Your guns pack a deadly punch, and the creators, Machinegames, are good at designing levels that bring out their special traits every now and again. Since the enemy share the same weaponry, you'd do wise to get behind cover once you run out of armor. With the series' nods towards campy science fiction, you have to face some towering mechanical units, which won't go down without some cunning and quick-thinking.

Machinegames utilizes an unlockable perk system to assist the player, but the bars are too high for them to make a difference. When you finally kill 50 enemies with your sniper rifle, for instance, you are likely close to the end, and the rewards are too insignificant to make it worthwhile.

Wolfenstein veterans will rejoice in the fact that a lot of mechanics are recycled directly from The New Order. The most apparent difference comes with the new pacing. Whereas the original was structured like the season of a TV-series, The Old Blood is more like a movie-spinoff. It delivers escalating suspense from its prologue to the climactic end boss. Thankfully, the length is much shorter. You should be able to finish the campaign in 6-8 hours.


I didn't particularly care about the story details, but whatever it's about, the staging and direction is brilliant. In a few tense scenes, it wrests control out of player's hands to deliver a heart-stopping cutscene in first person-perspective. In a mood-setting interactive sequence, doubling as a mission briefing, you get to witness first hand B.J:s first impression of Castle Wolfestein, and you know by heart this mission is impossible.

The castle looms on a mountainside, overlooking a quaint Alp village. You can only reach it by cable car, which later turns into the game's greatest set piece, and old war movies like Where Eagles Dare comes to mind. As majestic as it is downright oppressive and scary, it feels like running into the wolf's maw. The Old Blood perfectly captures the vulnerability of the situation. You are a stranger in a strange land, surrounded by enemies. By staying out of sight, you might listen in to some fishy and hilarious conversations and even glean some info on upcoming boss battles.


The cold, stone-paved rooms and hallways are stuffed with unique paintings, suits of armor, tapestries, books, furniture - whatever fits the occasion - that you keep rushing by or blow up. This is priceless work. Although you don't consciously notice it, your subconsciousness revels in the fact these areas actually seem inhabited. If you invest the time to catch up on diaries and audiotapes, you get to know the real, fragile human beings cowering behind the Nazi facade. Machinegames keep spoiling us in that regard, with great level design offset by frantic action that distracts you from noticing the details.
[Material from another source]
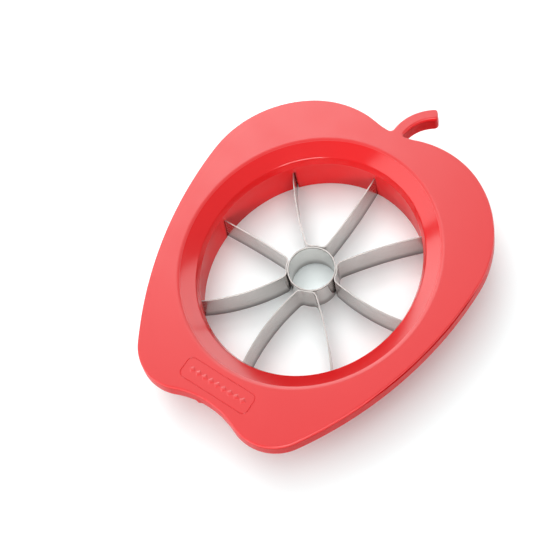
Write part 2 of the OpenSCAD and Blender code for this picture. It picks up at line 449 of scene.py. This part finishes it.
def new_material(name):
    made = bpy.data.materials.new(name)
    made.use_nodes = True
    nodes, links = made.node_tree.nodes, made.node_tree.links
    shader = nodes["Principled BSDF"]
    coords = nodes.new("ShaderNodeTexCoord")
    return made, nodes, links, shader, coords


def noise(nodes, links, coords, scale, detail=2.0, stretch=None):
    """A noise over the object's own coordinates, in metres."""
    made = nodes.new("ShaderNodeTexNoise")
    made.inputs["Scale"].default_value = scale
    made.inputs["Detail"].default_value = detail
    if stretch:
        mapping = nodes.new("ShaderNodeMapping")
        mapping.inputs["Scale"].default_value = stretch
        links.new(coords.outputs["Object"], mapping.inputs["Vector"])
        links.new(mapping.outputs["Vector"], made.inputs["Vector"])
    else:
        links.new(coords.outputs["Object"], made.inputs["Vector"])
    return made.outputs["Fac"]


def remap(nodes, links, value, low, high):
    made = nodes.new("ShaderNodeMapRange")
    made.inputs["From Min"].default_value = NOISE_LOW
    made.inputs["From Max"].default_value = NOISE_HIGH
    made.inputs["To Min"].default_value = low
    made.inputs["To Max"].default_value = high
    links.new(value, made.inputs["Value"])
    return made.outputs["Result"]


def blend_colours(nodes, links, factor, first, second):
    made = nodes.new("ShaderNodeMix")
    made.data_type = "RGBA"
    links.new(factor, made.inputs["Factor"])
    made.inputs[MIX_A].default_value = (*first, 1)
    made.inputs[MIX_B].default_value = (*second, 1)
    return made.outputs[MIX_RESULT]


def bump(nodes, links, height, strength, distance, before=None):
    made = nodes.new("ShaderNodeBump")
    made.inputs["Strength"].default_value = strength
    made.inputs["Distance"].default_value = distance
    links.new(height, made.inputs["Height"])
    if before:
        links.new(before, made.inputs["Normal"])
    return made.outputs["Normal"]


def red_plastic(name, rough_low, rough_high, grain, wave, shine):
    """Moulded plastic: faint colour drift, spark-eroded grain and the slight waves of a thin wall."""
    made, nodes, links, shader, coords = new_material(name)
    drift = noise(nodes, links, coords, DRIFT_SCALE, 3)
    links.new(blend_colours(nodes, links, drift, RED_DEEP, RED_BRIGHT), shader.inputs["Base Color"])
    sheen = noise(nodes, links, coords, SHEEN_SCALE, 4)
    links.new(remap(nodes, links, sheen, rough_low, rough_high), shader.inputs["Roughness"])
    shader.inputs["IOR"].default_value = 1.5
    shader.inputs["Specular IOR Level"].default_value = shine
    waves = bump(nodes, links, noise(nodes, links, coords, WAVE_SCALE, 1), wave, WAVE_DEPTH)
    grains = noise(nodes, links, coords, GRAIN_SCALE, 2)
    links.new(bump(nodes, links, grains, grain, GRAIN_DEPTH, waves), shader.inputs["Normal"])
    return made


def steel(name, dull, bright, rough, heat_share, foot_shade=1.0):
    """Strip steel with fine lines along its length, a straw tint round the spot welds and painted shade
    that darkens it towards the bottom. The last argument is the share of its brightness that this
    painted shade leaves just above the ground edge."""
    made, nodes, links, shader, coords = new_material(name)
    shader.inputs["Metallic"].default_value = 1.0
    lines = noise(nodes, links, coords, 1, 3, ROLLING_LINES)
    cloud = noise(nodes, links, coords, CLOUD_SCALE, 3)
    plain = blend_colours(nodes, links, cloud, dull, bright)
    heat = nodes.new("ShaderNodeAttribute")
    heat.attribute_name = "heat"
    ramp = nodes.new("ShaderNodeValToRGB")
    ramp.color_ramp.elements[0].color = (0, 0, 0, 1)
    ramp.color_ramp.elements[1].color = (heat_share, heat_share, heat_share, 1)
    links.new(heat.outputs["Fac"], ramp.inputs["Fac"])
    tint = nodes.new("ShaderNodeMix")
    tint.data_type = "RGBA"
    tint.inputs[MIX_B].default_value = (*STRAW, 1)
    links.new(ramp.outputs["Color"], tint.inputs["Factor"])
    links.new(plain, tint.inputs[MIX_A])
    # Painted shade: the colour is multiplied down towards the bottom of the piece, darkest just above
    # the ground edge
    height = nodes.new("ShaderNodeSeparateXYZ")
    links.new(coords.outputs["Object"], height.inputs["Vector"])
    shade = nodes.new("ShaderNodeMapRange")
    shade.interpolation_type = "SMOOTHSTEP"
    shade.inputs["From Min"].default_value = BEVEL_H * MM
    shade.inputs["From Max"].default_value = FOOT_SHADE_H * MM
    shade.inputs["To Min"].default_value = foot_shade
    shade.inputs["To Max"].default_value = 1
    links.new(height.outputs["Z"], shade.inputs["Value"])
    ground = nodes.new("ShaderNodeMix")
    ground.data_type = "RGBA"
    ground.blend_type = "MULTIPLY"
    ground.inputs["Factor"].default_value = 1
    links.new(tint.outputs[MIX_RESULT], ground.inputs[MIX_A])
    links.new(shade.outputs["Result"], ground.inputs[MIX_B])
    links.new(ground.outputs[MIX_RESULT], shader.inputs["Base Color"])
    links.new(remap(nodes, links, lines, *rough), shader.inputs["Roughness"])
    links.new(bump(nodes, links, lines, LINE_STRENGTH, LINE_DEPTH), shader.inputs["Normal"])
    return made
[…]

As the story eventually ventures into the occult, the titular Old Blood comes into play, and the gameplay seems like a reckoning with all the dark elements that should have run out of fashion - things like Nazism and outdated FPS design standards come to mind. The final boss is an abominable visage. Kind of like Nazism, the only fun thing about it is taking it down.


By all accounts, The Third Reich were fascinated with ancient mythology, and the events that unfold wouldn't seem out of place in an Indiana Jones-adventure. The Old Blood pokes fun at the Nazis, but also celebrates the tropes surrounding their portrayal in popular fiction. And like in real life, they just won't seem to stay dead.

It might come across as B-movie material, but Wolfenstein: The Old Blood embraces its ridiculousness without remorse. The silent takedowns that aren't particularly silent, the unreal boss fights, the silly overheard conversations between guards - they are all delivered with full conviction. In those moments I embrace them, too. I admire games that are aware of their own qualities and use their weak spots to somehow facilitate the total experience.